Columnist Jeff German: Looking for compromise on Red Rock megaresort
Friday, Nov. 14, 2003 | 11:22 a.m.
The battle over Red Rock Station in Summerlin is shaping up as one of the most intense neighborhood versus developers skirmishes to face the Clark County Commission in recent years.
And things are only going to get more intense in the coming weeks unless someone is bold enough to broker a compromise.
The project's critics don't have a problem with Station Casinos building the neighborhood casino on West Charleston Boulevard several miles from Red Rock Canyon. The resort will bring the usual amenities associated with the gaming giant -- movie theatres, restaurants, bowling alleys and much more.
But questions have been raised over whether Station Casinos, one of the state's biggest political contributors, has gotten too grandiose with its plans.
It wants the County Commission on Dec. 3 to allow it to put up a Strip-sized, 300-foot hotel tower with 1,500 rooms, far above the 100-foot height originally zoned for the project.
Station Casinos seems determined to make Red Rock Station more than a simple neighborhood casino and, according to its critics, it doesn't seem to care whether it ruins any scenic views.

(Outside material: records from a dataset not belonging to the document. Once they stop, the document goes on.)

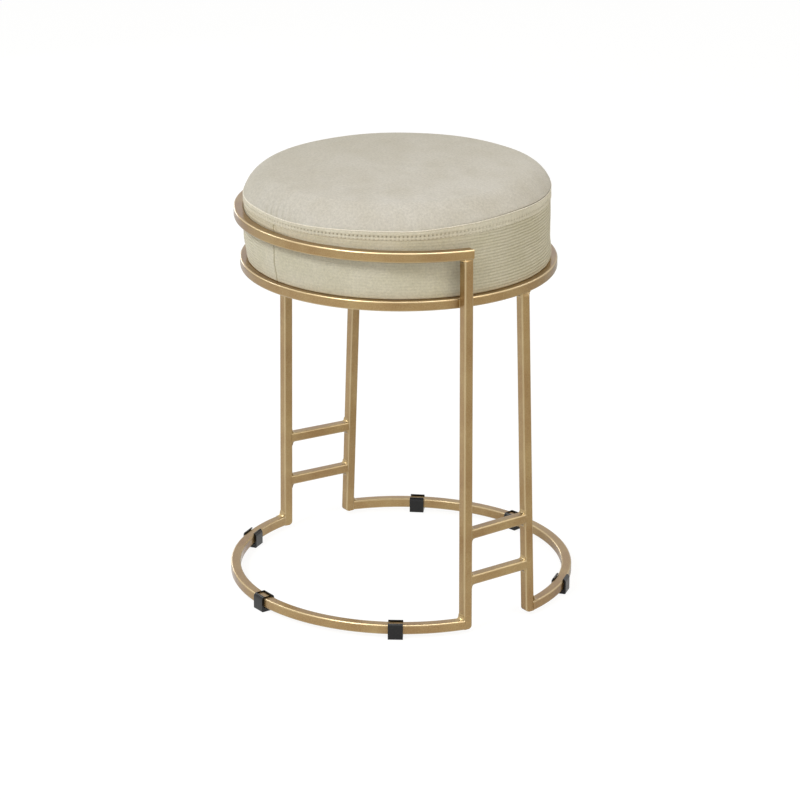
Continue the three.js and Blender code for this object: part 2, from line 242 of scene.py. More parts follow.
def store(piece: bpy.types.Object, name: str, values: np.ndarray) -> None:
    """Stores a number for each point of a piece, for its material to read."""
    attribute = piece.data.attributes.new(name, "FLOAT", "POINT")
    attribute.data.foreach_set("value", values.astype(np.float32).ravel())


@dataclass(frozen=True)
class Outline:
    """Closed outline of a tube's section, with the outward direction at each point."""

    points: np.ndarray
    outward: np.ndarray

    @classmethod
    def rounded_square(cls, side: float, radius: float, steps: int = 6) -> "Outline":
        """Square with rounded corners about (0, 0), counterclockwise.

        Each corner is a quarter circle, and one more point lies on each side of it, a tenth of
        the radius away on the flat, so that the flat faces stay flat when they are shaded
        smooth.

        Args:
            side: Width over the flats.
            radius: Radius of the corners.
            steps: Steps round each corner.

        Returns:
            The outline.
        """
        bend = np.concatenate([[0], quarter(steps + 1), [math.pi / 2]])
        angles = (np.arange(4)[:, None] * math.pi / 2 + bend).ravel()
        centres = np.repeat(np.arange(4) * math.pi / 2 + math.pi / 4, len(bend))
        outward = np.stack([np.cos(angles), np.sin(angles)], -1)
        middle = np.sign(np.stack([np.cos(centres), np.sin(centres)], -1)) * (side / 2 - radius)
        along = np.tile(np.concatenate([[-1], np.zeros(steps + 1), [1]]), 4) * radius / 10
        tangent = np.stack([-outward[:, 1], outward[:, 0]], -1)
        return cls(middle + radius * outward + tangent * along[:, None], outward)


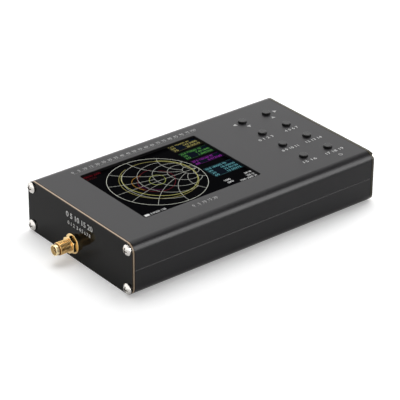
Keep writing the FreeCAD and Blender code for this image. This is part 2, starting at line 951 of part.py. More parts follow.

That has prompted a grass-roots campaign, led by the Culinary Union, which also happens to be trying to organize some 10,000 Station Casinos employees, to persuade the County Commission to scale back the size of the project.
So far, Station Casinos has managed to silence one important voice in the fight -- City Councilwoman Lynette Boggs-McDonald, whose Ward 2 borders the casino site. In July Boggs-McDonald was named to the Station Casinos board and given a $56,000 salary.
The appointment has turned out to be important because even though this is officially a county matter, much of the opposition from residents is coming from those who live in Ward 2, such as Gabriel Lither, a deputy attorney general who has formed the group Summerlin Residents for Responsible Growth.
With Boggs-McDonald neutralized, Lither has turned to County Commissioner Mark James, whose district includes Red Rock Station.
James has stayed out of the fray as the Dec. 3 vote approaches, but it won't be long before he'll be asked to take sides. Lither told me Thursday that he has set up a meeting with James next Wednesday. And Station Casinos spokeswoman Lesley Pittman said her company plans to sit down with James in the near future.
James also can expect to hear from the Culinary Union, which helped get him elected last year. The union, which is lending its grass-roots machine to the opposition forces, suddenly has become sensitive to environmental issues as it battles for the right to represent Station Casinos workers.
Union leaders were on hand Thursday, when a coalition of Summerlin residents and environmental groups held a news conference at the proposed casino site announcing a campaign to flood James and his fellow commissioners with phone calls and e-mails opposing the scope of Red Rock Station. The union-created coalition has set up a website (www.SaveRedRock.org) to carry out the campaign.
Not to be outdone, Station Casinos President Lorenzo Fertitta has been putting his own pressure on the county commissioners.
Recently, Fertitta sent a letter to 20,000 Station slot club members in Summerlin, urging them to telephone or e-mail the commissioners to voice their support for the casino project.
It has become the ultimate test of political muscle versus political muscle, and we still have three weeks for both sides to do their flexing.
James said he's willing to sit down with the combatants and listen and then, in his words, "do the right thing" on Dec. 3.
He has to be looking forward to this vote about as much as an appointment for a root canal.
Earlier this year, you'll recall, James was slapped silly by both sides in another zoning battle affecting Red Rock Canyon. In that case home-builder Jim Rhodes was seeking to develop high-density housing tracts on the outskirts of the conservation area.
Eventually, James sided with the residents and environmentalists and led the charge to kill the project, but he came out of the fight with some political scars.
If history is any lesson, James would be the logical choice to broker a compromise on Red Rock Station -- before the fight gets out of hand.